• _WRITTEN PROBLEM_:
Reproduce each line exactly. Skip none.
## start GIVEN DATA
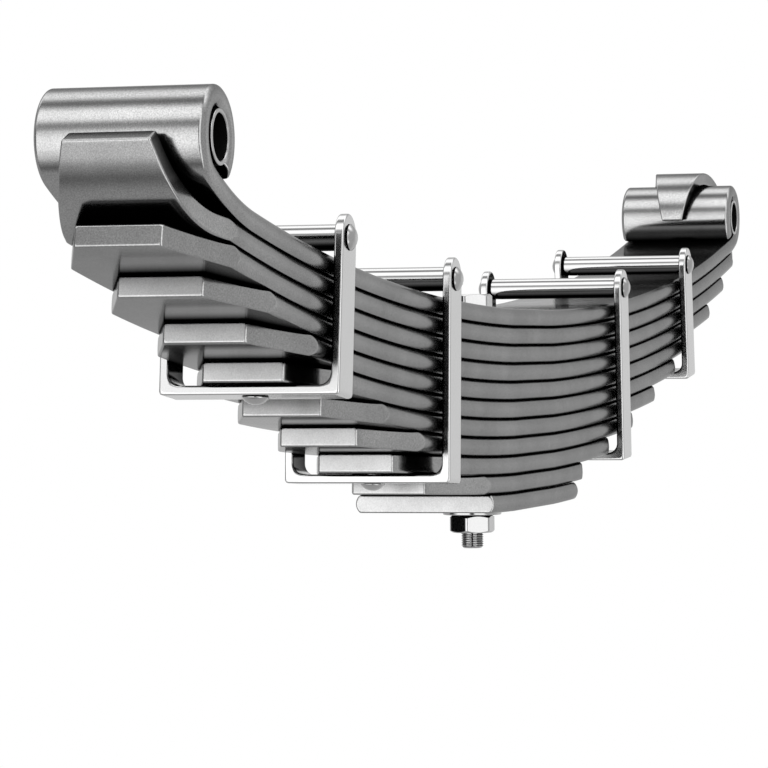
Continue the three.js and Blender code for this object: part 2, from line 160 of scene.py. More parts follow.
def at_length(stations, s, want):
    """A station between the given ones, at a length along them."""
    j = max(1, min(len(s) - 1, int(np.searchsorted(s, want))))
    f = (want - s[j - 1]) / (s[j] - s[j - 1])
    a, b = stations[j - 1], stations[j]
    out = {k: a[k] + (b[k] - a[k]) * f for k in ("x", "z", "nx", "nz")}
    q = math.hypot(out["nx"], out["nz"])
    out["nx"] /= q
    out["nz"] /= q
    for k, dflt in (("inset", 0.0), ("t", LEAF_T)):
        out[k] = a.get(k, dflt) + (b.get(k, dflt) - a.get(k, dflt)) * f
    return out


# ------------------------------------------------------------- leaf sections
_D = [0, 0.012, 0.045, 0.1, 0.175, 0.27, 0.38, 0.52, 0.68, 0.86, 1.08, 1.4, 1.9, 2.6, 3.4, 4.2]
SECTION_D = np.array(_D + [LEAF_T / 2] + [LEAF_T - d for d in reversed(_D)])


def edge_y(t):
    """Distance of the rounded edge from the leaf's middle plane, for each depth."""
    k = t / LEAF_T
    h, b, rf = t / 2, BULGE * k, EDGE_FILLET * k
    ra = (h * h + b * b) / (2 * b)
    ya = HW - ra
    yc = ya + math.sqrt((ra - rf) ** 2 - (h - rf) ** 2)
    bf = math.asin((h - rf) / (ra - rf))
    df = h - ra * math.sin(bf)
    out = []
    for d in SECTION_D * k:
        e = min(d, t - d)
        if e <= df:
            out.append(yc + math.sqrt(max(0.0, rf * rf - (rf - e) ** 2)))
        else:
            out.append(ya + math.sqrt(ra * ra - (h - e) ** 2))
    return np.array(out)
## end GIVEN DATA
• _EXERCISE RESPONSE_:
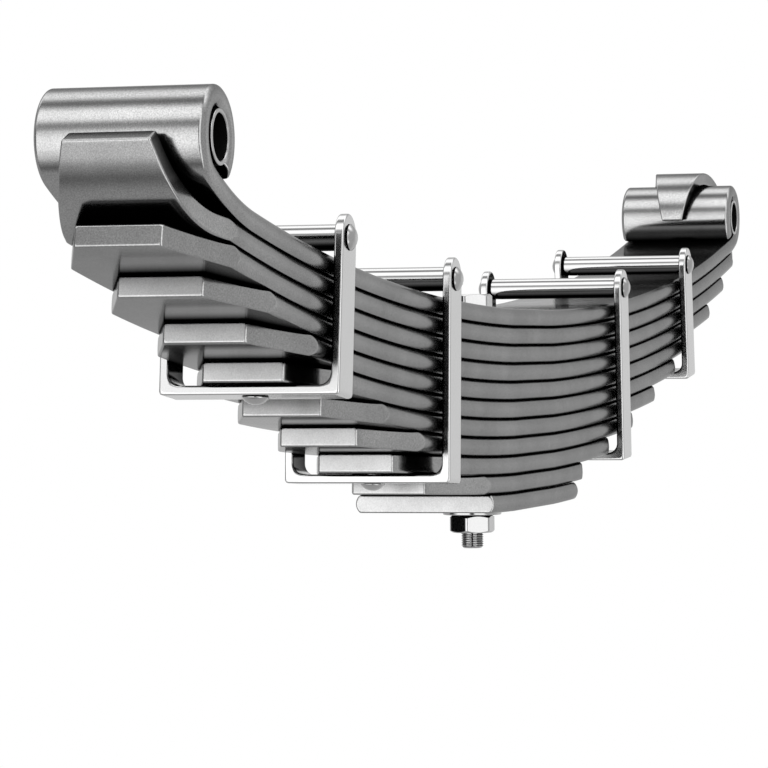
Continue the three.js and Blender code for this object: part 2, from line 160 of scene.py. More parts follow.
def at_length(stations, s, want):
    """A station between the given ones, at a length along them."""
    j = max(1, min(len(s) - 1, int(np.searchsorted(s, want))))
    f = (want - s[j - 1]) / (s[j] - s[j - 1])
    a, b = stations[j - 1], stations[j]
    out = {k: a[k] + (b[k] - a[k]) * f for k in ("x", "z", "nx", "nz")}
    q = math.hypot(out["nx"], out["nz"])
    out["nx"] /= q
    out["nz"] /= q
    for k, dflt in (("inset", 0.0), ("t", LEAF_T)):
        out[k] = a.get(k, dflt) + (b.get(k, dflt) - a.get(k, dflt)) * f
    return out


# ------------------------------------------------------------- leaf sections
_D = [0, 0.012, 0.045, 0.1, 0.175, 0.27, 0.38, 0.52, 0.68, 0.86, 1.08, 1.4, 1.9, 2.6, 3.4, 4.2]
SECTION_D = np.array(_D + [LEAF_T / 2] + [LEAF_T - d for d in reversed(_D)])


def edge_y(t):
    """Distance of the rounded edge from the leaf's middle plane, for each depth."""
    k = t / LEAF_T
    h, b, rf = t / 2, BULGE * k, EDGE_FILLET * k
    ra = (h * h + b * b) / (2 * b)
    ya = HW - ra
    yc = ya + math.sqrt((ra - rf) ** 2 - (h - rf) ** 2)
    bf = math.asin((h - rf) / (ra - rf))
    df = h - ra * math.sin(bf)
    out = []
    for d in SECTION_D * k:
        e = min(d, t - d)
        if e <= df:
            out.append(yc + math.sqrt(max(0.0, rf * rf - (rf - e) ** 2)))
        else:
            out.append(ya + math.sqrt(ra * ra - (h - e) ** 2))
    return np.array(out)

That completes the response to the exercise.